Not until after Elizabeth’s accession was Hough appointed to the Cheshire bench, the reason being doubtless the support for the new religious settlement with which the bishop of Chester credited him in 1564. In this he differed from his son William, who was to suffer imprisonment and sequestration as a recusant.
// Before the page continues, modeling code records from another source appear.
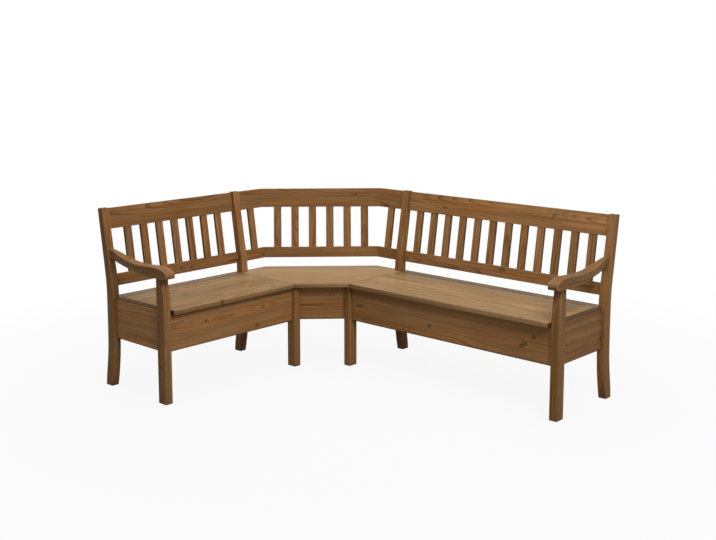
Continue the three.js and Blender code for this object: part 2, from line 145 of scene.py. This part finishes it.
# Brightness of single boards beside the rest; a name without its number stands for the others of its row
TONES = {
    "left_front_panel": 1.29,
    "left_top_rail": 0.74,
    "left_wing_top_rail": 0.82,
    "corner_top_rail": 0.92,
    "right_top_rail": 1.28,
    "right_slat_rack_rail": 1.08,
    "right_slat_rack_slat": 1.08,
    "right_front_panel": 1.18,
    "left_slat": 1.06,
    "left_slat_1": 1.42,
    "left_slat_2": 1.0,
    "left_slat_4": 1.16,
    "left_slat_5": 1.14,
    "left_slat_6": 0.88,
    "left_slat_7": 0.88,
    "corner_slat": 1.03,
    "corner_slat_1": 1.16,
    "corner_slat_2": 1.12,
    "corner_slat_5": 1.34,
    "corner_slat_6": 0.8,
    "left_wing_slat": 1.32,
    "right_wing_slat": 1.27,
    "left_corner_rear_post": 1.12,
    "right_corner_rear_post": 1.12,
    "left_corner_leg": 1.27,
    "right_corner_leg": 0.96,
    "left_rear_post": 0.86,
    "left_arm_post": 0.99,
    "right_arm_post": 0.84,
    "left_armrest": 0.84,
    "right_armrest": 0.84,
    "left_end_panel": 1.48,
    "corner_apron": 1.20,
    "right_ledge": 0.62,
    "left_ledge": 0.85,
    "left_lid": 0.95,
    "corner_seat_board": 1.14,
}
PLAIN_TONE = 1.0
TONE_CHANCE = (0.95, 1.05)

# How boards are cut, lengths in metres: seats and chest bottoms from staves, others as one plank
STAVE_WIDTHS = {"lid": 0.095, "board": 0.115, "bottom": 0.095}
ONE_PLANK = 10
STAVE_APART = 3.7
SEED_RANGE = 40
RING_WIDTH = 0.0054
RAGGED_DEPTH = 0.0016
SWELL_RINGS = 2.2
PITH_DEPTHS = (0.035, 0.085)
PITH_ASIDE = 1.3
PITH_REACH = 0.1
PITH_DRIFT = 0.075
STEM_TAPERS = (0.010, 0.022)
WARM_SHIFT = (7, 3, 5)
OUT_OF_REACH = 1

# Noise: repeats per metre in the three directions, detail and roughness
KNOT_RAGGED = ((90, 130, 60), 2, 0.5)
WANDER = ((1.3, 4, 4), 1, 0.5)
RAGGED = ((7, 110, 110), 3, 0.5)
SWELL = ((0.4, 9, 9), 0, 0.5)
FIBRE = ((16, 950, 950), 2, 0.6)
STREAK = ((1.5, 62, 62), 3, 0.66)
BLOTCH = ((2.6, 8, 8), 2, 0.5)
WARMTH = ((1.4, 26, 26), 2, 0.5)
PATCHES = ((22, 60, 60), 3, 0.5)
BRUSHING = ((14, 14, 2400), 2, 0.5)
BRONZING = ((35, 35, 60), 4, 0.5)
FLOOR_CLOUDS = ((0.9, 0.9, 0.9), 2, 0.5)
NOISE_MIDDLE = (0.5, 0.5, 0.5)
HALF = 0.5

# Lowest and highest brightness that each figure gives, and strength of single rings
FIBRE_LEVELS = (0.8, 1.2)
STREAK_LEVELS = (0.35, 1.65)
BLOTCH_LEVELS = (0.76, 1.24)
STAVE_LEVELS = (0.86, 1.14)
RING_LEVELS = (0.25, 1.0)

# Ramps, each a list of places and levels
KNOT_STOPS = [(0.55, 0.75), (0.86, 1.0), (1.0, 0.0)]
GLUE_STOPS = [(0.3, 0.7), (0.9, 0.0)]
LATE_STOPS = [(0.30, 0.0), (0.62, 0.22), (0.90, 1.0), (1.0, 0.0)]
WARM_STOPS = [(0.42, 0.0), (0.66, 0.9)]
END_STOPS = [(0.5, 0.0), (0.7, 0.72)]
JOINT_STOPS = [(0.20, 0.85), (0.70, 0.0)]
EDGE_STOPS = [(0.10, 0.85), (0.38, 0.0)]
WEAR_STOPS = [(0.38, 0.05), (0.66, 0.6)]
BRONZED_STOPS = [(0.35, 0.0), (0.7, 1.0)]
RUBBED_STOPS = [(0.5, 0.0), (0.8, 0.5)]

# Parts of a metre: the glue ramp is set in millimetres, the joint and edge ramps in centimetres
MILLIMETRES = 1000
CENTIMETRES = 100

# A knot's ragged outline, how far its push on the rings reaches and how strong it is, and its stain
KNOT_EDGES = (-0.35, 0.35)
KNOT_FALL = -0.16
KNOT_PUSH = 1.9
KNOT_STAIN = 0.7

# Lacquer: gloss, plain roughness and what is added to it, relief, and the bump's strength and depth
LACQUER_GLOSS = 0.045
PLAIN_ROUGHNESS = 0.36
FIBRE_ROUGHNESS = 0.16
LATE_ROUGHNESS = -0.06
WEAR_ROUGHNESS = 0.10
FIBRE_RELIEF = 0.5
LATE_RELIEF = 0.45
KNOT_RELIEF = -0.4
WOOD_BUMP = (0.35, 0.0008)

# Bronzed steel: colours, range of roughness, metal, and the bump's strength and depth
BRONZE_DARK = (0.095, 0.062, 0.035, 1)
BRONZE_PALE = (0.20, 0.14, 0.085, 1)
BRONZE_RUBBED = (0.34, 0.27, 0.19, 1)
BRONZE_ROUGHNESS = (0.30, 0.55)
BRONZE_METALLIC = 0.9
BRONZE_BUMP = (0.2, 0.0002)

# Where the mix node for colours has its sockets
MIX_FACTOR = 0
MIX_FIRST = 6
MIX_SECOND = 7
MIX_RESULT = 2


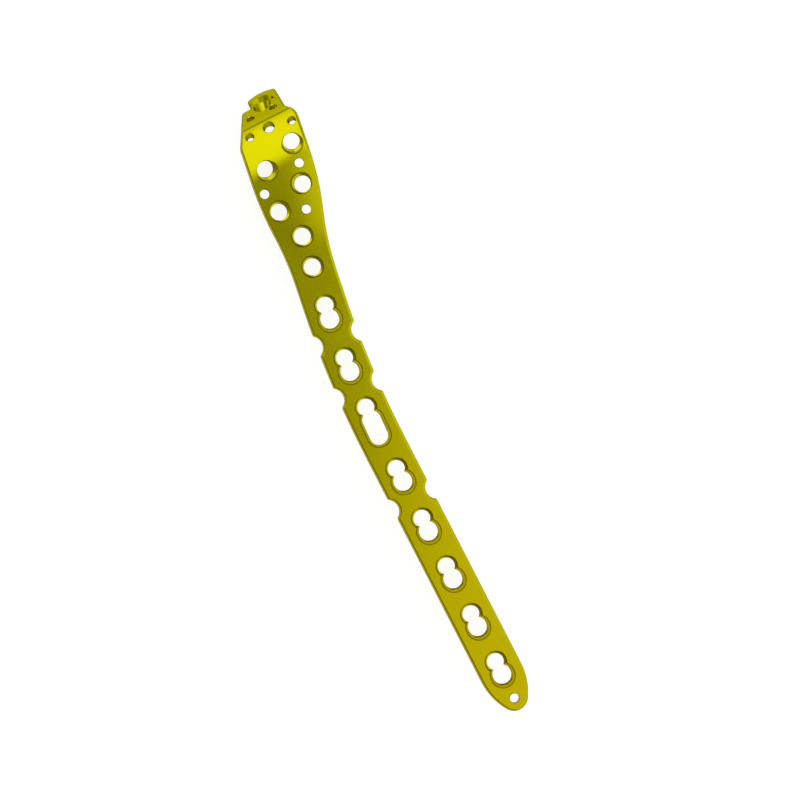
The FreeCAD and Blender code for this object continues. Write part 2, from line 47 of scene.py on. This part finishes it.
# Metres, in the plate's own frame: the shaft along +X, the bone side down.
UP = Vector((0, 0, 1))
PLATE_TOP = 0.0029

# The view from above: its middle, what points right in it, its lean towards that, and its width there.
VIEW_CENTRE = Vector((0.03828, 0.00407, PLATE_TOP))
VIEW_RIGHT = Vector((0.4571, 0.8894, 0.0)).normalized()
VIEW_LEAN = math.radians(2.3)
VIEW_DISTANCE = 1.41
VIEW_WIDTH = 0.1933
VIEW_CLIP = (0.1, 20.0)

# Floor, sky and the white wall that fades into the sky between two heights above the horizon.
FLOOR_SIZE = 6.0
FLOOR_GAP = 0.0005
FLOOR_SHADE = 0.42
FLOOR_ROUGHNESS = 0.9
FLOOR_GLOW = 0.72
SKY_STRENGTH = 0.316
WALL_FADE = (math.radians(10), math.radians(27))
# Softboxes: name, tilt from the vertical and heading from +X in degrees, distance, width, height, radiance.
SOFTBOXES = (
    ("hook_side", 36.0, 180.0, 1.0, 0.8, 0.855, 1.5),
    ("tip_side", 38.2, 50.0, 0.332, 0.674, 0.491, 0.84),
)

# The plate's centre line in plan.
# A station is a distance along it, from the last hole of the shaft to the head.
LAST_HOLE = Vector((0.10520, -0.00422, PLATE_TOP))
BEND_STATION = 0.059
BEND_RADIUS = 0.247
BEND_TURN = math.radians(8.85)
CURL_STATION = 0.1295
CURL_RADIUS = 0.027

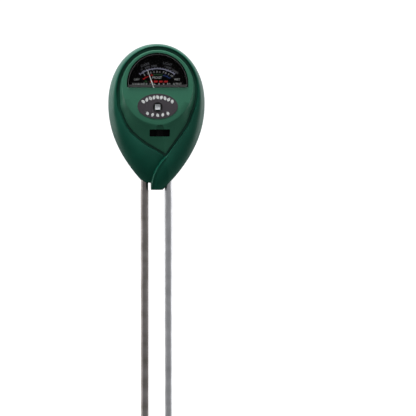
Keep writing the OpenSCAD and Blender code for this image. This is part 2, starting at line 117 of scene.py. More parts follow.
# ---- Floor and backdrop ---------------------------------------------------------------------
# A sheet of pale paper: flat under the probes' tips, then curved up into a wall behind. It is
# lit through from behind, so that it stays an even white, and it lights nothing itself.
def paper_sweep(half_wide, near, far, rise, radius, floor_z):
    """The profile is a straight floor, a quarter circle and a straight wall, carried along X."""
    turn = np.linspace(0, np.pi / 2, 25)
    y = np.concatenate([[near], far - radius + radius * np.sin(turn), [far]])
    z = np.concatenate([[0], radius - radius * np.cos(turn), [rise]]) + floor_z
    x = np.array([[-half_wide], [half_wide]])
    grid = np.stack(np.broadcast_arrays(x, y, z), axis=-1)
    count = len(y)
    first = np.arange(count - 1)
    faces = np.stack([first, first + count, first + count + 1, first + 1], axis=1)
    mesh = bpy.data.meshes.new("paper_backdrop")
    mesh.from_pydata(grid.reshape(-1, 3).tolist(), [], faces.tolist())
    mesh.shade_smooth()
    return mesh


UNDER_TIPS = 0.2 * MM
backdrop = bpy.data.objects.new(
    "paper_backdrop", paper_sweep(7, -7, 6, 6, 1.5, cad_box[0][2] - UNDER_TIPS)
)
bpy.context.scene.collection.objects.link(backdrop)
paper = bpy.data.materials.new("pale_paper")
paper.use_nodes = True
glow = paper.node_tree.nodes["Principled BSDF"].inputs
glow["Base Color"].default_value = (0.5, 0.5, 0.5, 1)
glow["Roughness"].default_value = 0.8
glow["Emission Color"].default_value = (1, 1, 1, 1)
glow["Emission Strength"].default_value = 0.8
backdrop.data.materials.append(paper)
backdrop.visible_diffuse = False
backdrop.visible_glossy = False


# ---- Front shell ----------------------------------------------------------------------------
# The green ring round the face, injection moulded in one piece with a fine satin texture.
# Two petals meet below the face: the right one runs over the left and on into the neck.
# It is screwed to the rear shell from behind and holds the face panel on a ledge.
HEAD_HALF = 32.5
WIDEST_Z = 58
REACH_UP, POWER_UP = 40.2, 2.07
REACH_DOWN, POWER_DOWN = 62, 2.1
CENTRE_Z = 65.9
OVAL_SIDE, OVAL_UP = 26.2, 29
FULLER, FULLER_ANGLE = 1, 246
RIGHT_LINE, LEFT_LINE = (29.15, 125.4), (33.6, 210.3)
FULLER_SPREAD = 9
RIGHT_EASE, LEFT_EASE = (119.7, 22.3), (189, 57.7)
GROOVE_W = 2.1
LIP_LOW, LIP_RISE, LIP_FROM, LIP_SPAN = 12.2, 4.3, 24, 71
LEDGE_W, GROOVE_SIDE, LEDGE_TOP, LEDGE_UNDER = 2.8, 2.3, 2.6, 4.6
VEE_ANGLE, VEE_Z = 172.25, 21.5
PETAL_FOOT, PETAL_REACH, PETAL_RISE, PETAL_POWER = -3.7, 10.5, 23.5, 2.3
PETAL_DROP, PETAL_FADE = 2.1, 6.5
BEAD_H, BEAD_W = 0.45, 0.7
PARTING_ROUND = 0.35
LIP_ROUND = 0.5
WALL = 2.2
NECK_FLOOR = 7.5
NO_LIMIT = 99
PROBE_X, PROBE_HOLE_R = 8.05, 2.8


def eased(u):
    """The smooth step 3u^2 - 2u^3, held at 0 and 1 outside its range."""
    u = np.clip(u, 0, 1)
    return u * u * (3 - 2 * u)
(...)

The condition which Hough laid down in a document preceding his will, that if William did not ‘perform the consideration’ of the legacy given to him the will should be void, may bear some relation to this rift between them, as may the subsequent exhortation that the son should ‘establish his inheritance’. The will itself does not seem to have survived but Hough is known to have died in the 16th year of Elizabeth, 1573-4. A valuation of his lands given in 1577, £50 a year at the ‘old ancient rent’, shows a marked increase on John Massey’s earlier estimate, presumably as a result of Hough’s acquisition of monastic properties.6

Ref Volumes: 1509-1558

Author: P. S. Edwards

Notes

  • 1. Date of birth from declaration of age, Cheshire 3/64/16. Vis. Cheshire (Harl. Soc. xviii), 128-9; Ormerod, Cheshire, ii. 552.
  • 2. LP Hen. VIII, xi, xii, xv; CPR, 1560-3, p. 444; 1563-6, p. 28. Cheshire Q. Sess. Recs. (Chetham Soc. xciv), 37-38.
  • 3. Ormerod, ii. 304, 552; Cheshire 3/64/16; LP Hen. VIII, vii, xi-xvi, xix; M. L. Robertson, ‘Cromwell’s servants’ (Univ. California Los Angeles Ph.D. thesis, 1975), 503; Elton, Policy and Police, 281, 349-50; Add. 20706.
  • 4. St.Ch. (Lancs. and Cheshire Rec. Soc. lxxi), 113, 122-3; HMC Bath, iv. 66.
  • 5. CPR, 1557-8, pp. 358-9.
  • 6. Cam. Misc. ix(3), 76; Ormerod, ii. 552-3; K. R. Wark, Eliz. Recusancy in Cheshire (Chetham Soc. ser. 3, xix), 14; Cath. Rec. Soc. xxii. 68-69.